While the Turkish government has also made that claim, evidence showing that Gulen was directly involved in the failed putsch has not yet been made public. Turkish government officials have provided evidence to the Justice Department, which is handling the extradition request in coordination with the State Department.
Erdogan, who was once allied with Gulen, has personally asked Presidents Obama and Trump to extradite the cleric, who has been in the U.S. since 1999.
As Malloch noted in his interview, Gulen’s extradition has diplomatic implications for the U.S.-Turkey relationship. He pointed out that Turkey is a NATO ally, a fact which the Islamic nation has used as leverage in its pressure campaign to gain Gulen’s extradition.
“Turkey is an important strategic relationship for the United States,” said Malloch.
While the Justice and State Departments say that they are reviewing evidence in the case, there has been little movement on the issue on the U.S. side.
But Malloch says that Turkey should reiterate its request for Gulen to the Trump administration.
“These processes do take some time, but I think they can be expedited now that we have a Trump presidency,” he said, adding that the extradition request is something that Turkey “needs to make forcefully again.”
While Malloch would likely have little direct say in whether Gulen is extradited, his remarks will be well received by the Turkish government. They also lay down a marker which could force the Trump administration to weigh in more directly on the extradition question.
Erdogan and the Turkish government have expressed optimism in the past that the Trump administration will be amenable to the extradition request. The Erdogan regime was pleased with Trump’s comments in July supporting Erdogan’s response to the coup attempt. The Turkish government also saw an ally in Michael Flynn, the former lieutenant general who served as Trump’s national security advisor for 24 days before being forced to resign this month.
Flynn issued a strong call for Gulen’s extradition in a Nov. 8 op-ed in which he referred to Gulen as a “shady Islamic mullah.”
As TheDC found, Flynn failed to disclose in that op-ed that his consulting firm had recently been hired as a lobbyist for a company that was owned by a Turkish businessman with close ties to the Turkish government. (RELATED: Trump Adviser Is Lobbying For Company With Ties To Turkish Government)
In his article, Flynn also referred to connections between top U.S.-based Gulenists and Bill and Hillary Clinton.
Malloch made similar references in his interview.
“This organization was accused of being linked to the Clinton Foundation,” Malloch said of the Gulen organization.
Malloch’s remark is a direct reference to reporting from The Daily Caller showing that supporters of Gulen living in the U.S. donated heavily to the Clinton Foundation and Hillary Clinton’s political campaigns.
One of the supporters gave $500,000 to the Clinton Foundation.
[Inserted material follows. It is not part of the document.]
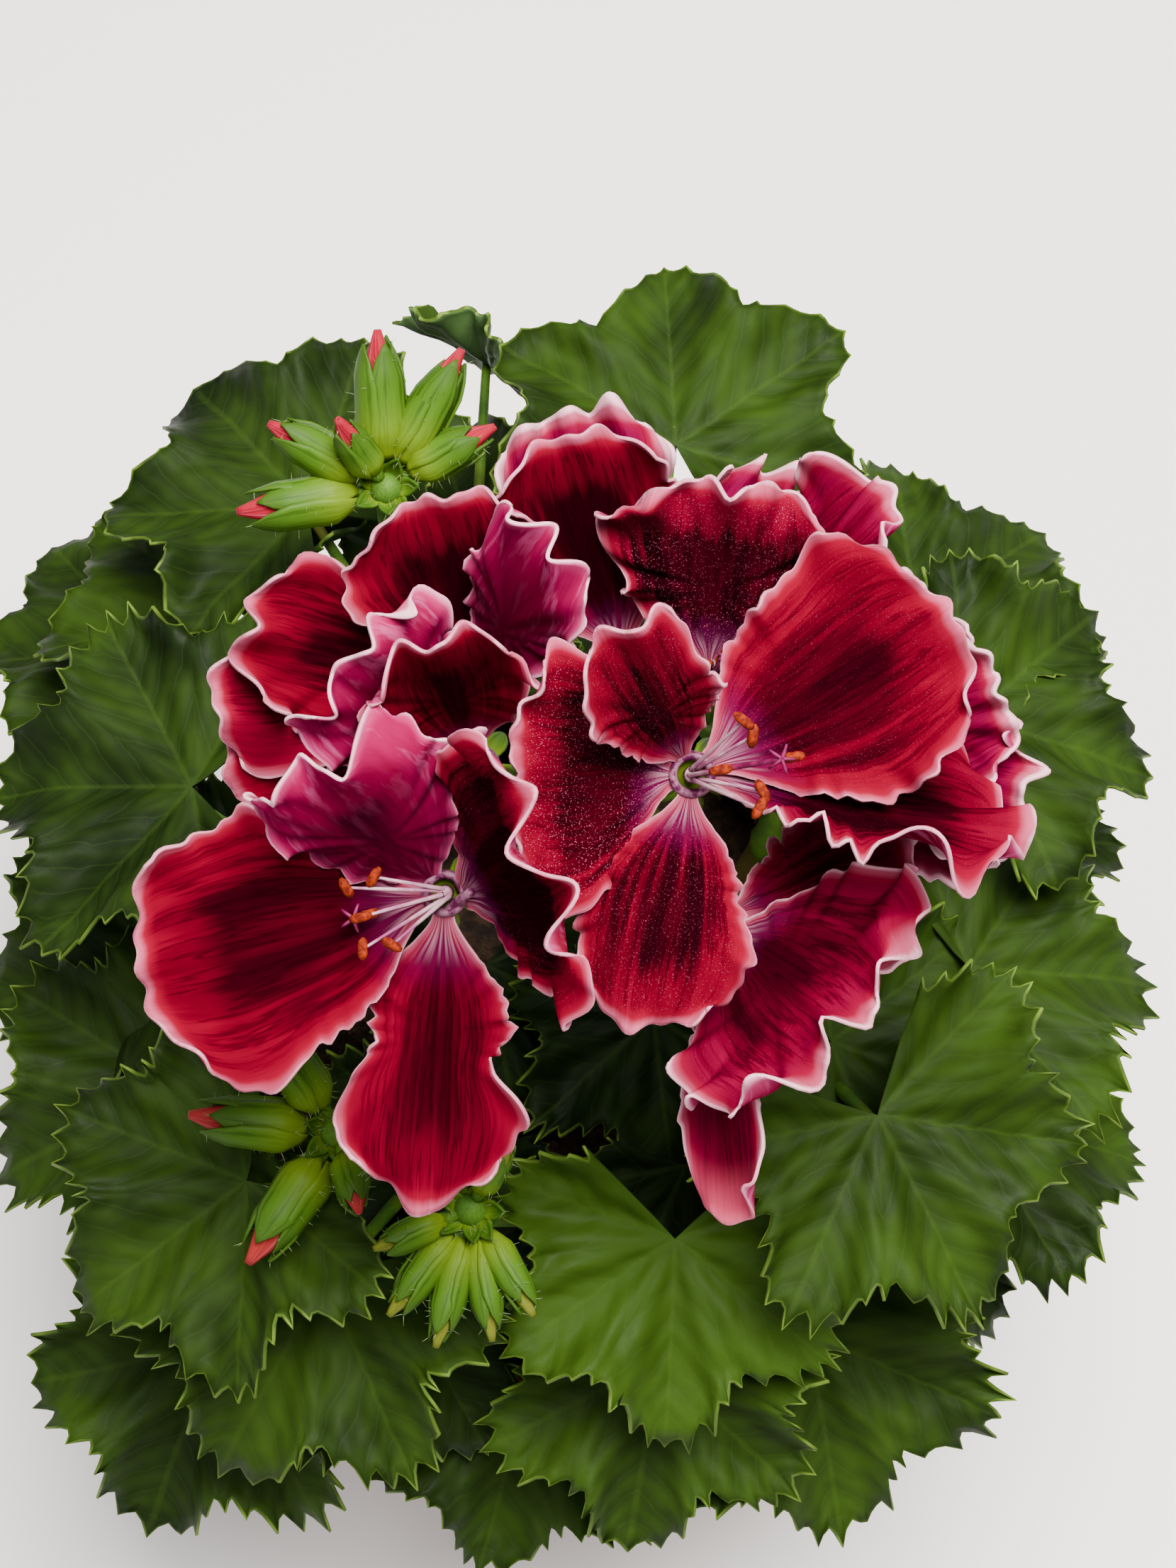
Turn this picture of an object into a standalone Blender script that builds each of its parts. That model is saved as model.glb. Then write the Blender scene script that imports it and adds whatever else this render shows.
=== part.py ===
"""A regal pelargonium in a plain clay pot, with its flower head in bloom and three heads of buds.

Lengths are in millimetres, and a mesh takes them in metres. The pot stands on the XY plane with its middle on
the Z axis, and the flower head leans towards -Y.
"""

from collections import namedtuple
from math import cos, pi, radians, sin

import bmesh
import bpy
import numpy as np
from mathutils import Matrix, Vector

MM = 0.001
GAP = 0.3
COLLECTION = "pelargonium"

# Pot and soil
POT_HEIGHT = 100
POT_TOP_RADIUS = 60
POT_BASE_RADIUS = 42
POT_WALL = 4
POT_FLOOR = 5
POT_SIDES = 32
COLLAR_HEIGHT = 24
COLLAR_STEP = 3
DRAINS = 3
DRAIN_RADIUS = 4
DRAIN_REACH = 22
SOIL_EDGE = 86
SOIL_MIDDLE = 90
SOIL_CROWN = 0.6
DRILL_REACH = 50

# Stems and stalks
STEM_RADIUS = 3.0
STEM_TIP_SHARE = 0.75
STEM_FOOT = 62
PETIOLE_RADIUS = 1.1
PETIOLE_TIP = 0.65
PETIOLE_SINK = 0.3
PETIOLE_REACH = 0.12
PETIOLE_BEND = Vector((0.65, 0.65, 0.7))
PEDUNCLE_RADIUS = 2.0
PEDICEL_RADIUS = 1.0
HUB_RADIUS = 3.2

# Leaf blades. The reach to the rim, its shortening behind the petiole, the depth of the lobes, the cup and
# the pleats are shares of the leaf's size. A greater breadth makes rounder lobes with sharper notches
LEAF_THICKNESS = 0.8
LEAF_COLUMNS = 25
LEAF_ROWS = 1
LEAF_SPREAD = 135
LEAF_LOBES = 5
LEAF_REACH = 0.56
LEAF_SHORTENING = 0.22
LOBE_DEPTH = 0.14
LOBE_BREADTH = 2.8
LEAF_CUP = 0.15
LEAF_WAVE = 2.0
LEAF_PLEAT = 0.05
LEAF_ARCH = 20

# The frame of the flower head: X to the right, Y up its face, Z out of it
HEAD_CENTRE = (0, -10, 196)
HEAD_LEAN = 22
HEAD_FRAME = Matrix.Translation(HEAD_CENTRE) @ Matrix.Rotation(radians(HEAD_LEAN), 4, "X")
UMBEL_CENTRE = Vector((4, 0, -36))

# Throat of a bloom: a ring that holds the petals, the column of the stamens in it, and the calyx below
THROAT_RADIUS = 2.9
THROAT_BORE = 1.4
THROAT_DEPTH = 2.6
THROAT_SIDES = 8
CLAW_START = 1.9
CLAW_RADIUS = 0.8
COLUMN_RADIUS = 1.0
COLUMN_RISE = 1.5
FILAMENT_RADIUS = 0.4
FILAMENT_SPREAD = 0.5
ANTHER_LENGTH = 2.4
ANTHER_RADIUS = 0.7
CALYX_LENGTH = 7
CALYX_RADIUS = 2.3
CALYX_SINK = 0.6
SEPALS = 5
SEPAL_LENGTH = 7
SEPAL_DROOP = 50
SEPAL_TURN = 56
SEPAL_REACH = 1.4
SEPAL_DEPTH = 1.6
SEPAL_RADII = (0.9, 0.4)

# Petals: half-width along the length, as shares of both, and how far the corners of the tip are drawn back
PETAL_THICKNESS = 0.7
PETAL_COLUMNS = 4
PETAL_ROWS = 4
PETAL_OUTLINE = ((0, 0.08), (0.08, 0.18), (0.16, 0.42), (0.27, 0.68), (0.42, 0.87), (0.60, 0.97), (0.76, 1.0),
                 (0.88, 0.97), (0.95, 0.88), (1, 0.72))
ROUNDING = 0.12
SPINE_STEPS = 60

# Heads of buds: radius of a bud along its length, as shares of both, and how far from the middle it starts
BUD_OUTLINE = ((0, 0.35), (0.22, 1.0), (0.68, 0.75), (1, 0.12))
BUD_START = 4.5
BUD_STALK_RADIUS = 1.5
BUD_HUB_RADIUS = 2.4
BUD_PEDICEL_RADIUS = 0.8

Petal = namedtuple(
    "Petal",
    "heading rise length width curl fold frill waves phase roll lip start",
    defaults=(0, 0, (0, 0, 0)),
)
Leaf = namedtuple("Leaf", "seat azimuth droop size node roll", defaults=(0,))
Bud = namedtuple("Bud", "heading rise length radius")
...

Another Gulenist was in frequent direct contact with Huma Abedin, one of Clinton’s top aides, when the pair were at the State Department. (RELATED: New Ties Emerge Between Clinton And Mysterious Islamic Cleric)
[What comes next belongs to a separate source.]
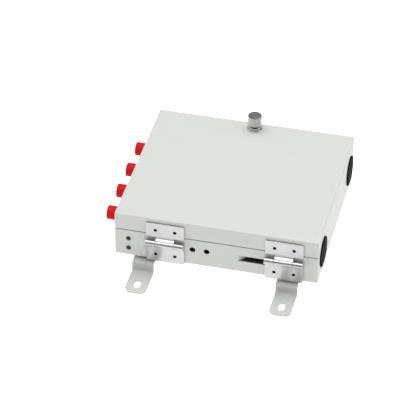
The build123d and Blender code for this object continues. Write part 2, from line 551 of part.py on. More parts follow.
def upright(z):
    """Plane on the thumbscrew's axis: sketch x runs up from height z, sketch y is radius."""
    return axial_plane((*SCREW_AT, z), (0, 0, 1), (1, 0, 0))


GROOVE_R, GROOVE_PLAY = 1.6, 0.1
RETAINER_TOP, RETAINER_LOW = -RETAINER_DROP, -RETAINER_DROP - RETAINER
TIP_BEVEL, DISH_RIM, DISH = 0.4, 0.9, 0.2   # screw tip, and the dished top of the head
KNURL_INSET = 1.0
with BuildPart() as thumbscrew:
    head_top = HEAD_LIFT + HEAD
    turned(upright(TOP), [
        (-SHANK_DROP, 0), (-SHANK_DROP, SHANK_R - TIP_BEVEL), (-SHANK_DROP + TIP_BEVEL, SHANK_R),
        (RETAINER_LOW - GROOVE_PLAY, SHANK_R), (RETAINER_LOW - GROOVE_PLAY, GROOVE_R),
        (RETAINER_TOP + GROOVE_PLAY, GROOVE_R), (RETAINER_TOP + GROOVE_PLAY, SHANK_R),
        (NECK_LIFT, SHANK_R), (NECK_LIFT, NECK_R), (HEAD_LIFT, NECK_R),
        (HEAD_LIFT, HEAD_R - HEAD_BEVEL), (HEAD_LIFT + HEAD_BEVEL, HEAD_R),
        (head_top - HEAD_BEVEL, HEAD_R), (head_top, HEAD_R - HEAD_BEVEL),
        (head_top, HEAD_R - DISH_RIM), (head_top - DISH, HEAD_R - DISH_RIM - DISH),
        (head_top - DISH, 0)])
    # straight knurl: shallow grooves round the head between its bevels
    with BuildSketch(level(TOP + HEAD_LIFT + KNURL_INSET)):
        with Locations(SCREW_AT):
            with PolarLocations(HEAD_R, KNURL_COUNT):
                Rectangle(2 * KNURL_DEPTH, 2 * KNURL_DEPTH, rotation=45)
    extrude(amount=HEAD - 2 * KNURL_INSET, mode=Mode.SUBTRACT)
save(thumbscrew, "thumbscrew")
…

According to one expert on Turkey and the Middle East, Malloch’s remarks are a diplomatic failure.
Michael Rubin, a former Pentagon official and resident scholar at the American Enterprise Institute, says that Malloch’s comments “raise issues” about his judgement.
“The accusations against Gulen seem based more on vendetta than evidence,” Rubin told TheDC.
He said that one problem with simply extraditing Gulen is that doing so “would throw under the bus the tens of thousands of people” who have been arrested as part of Erdogan’s crackdown of suspected Gulenists.
Hundreds of Turkish journalists and thousands of citizens have been arrested on accusations that they support Gulen, who is considered a terrorist in Turkey. One such detainee is Andrew Brunson, an American pastor who has been in a Turkish prison for four months on bogus charges that he is a Gulen-linked terrorist. (RELATED: Congress Demands Release Of American Pastor Held In Turkey On Bogus Terror Charges)
“It would retroactively justify Erdogan’s purge,” Rubin says of an extradition.
“Being an ambassador is more than just telling a toad that he’s handsome; it is about defending U.S. interests. On this, Malloch failed his first test,” says Rubin.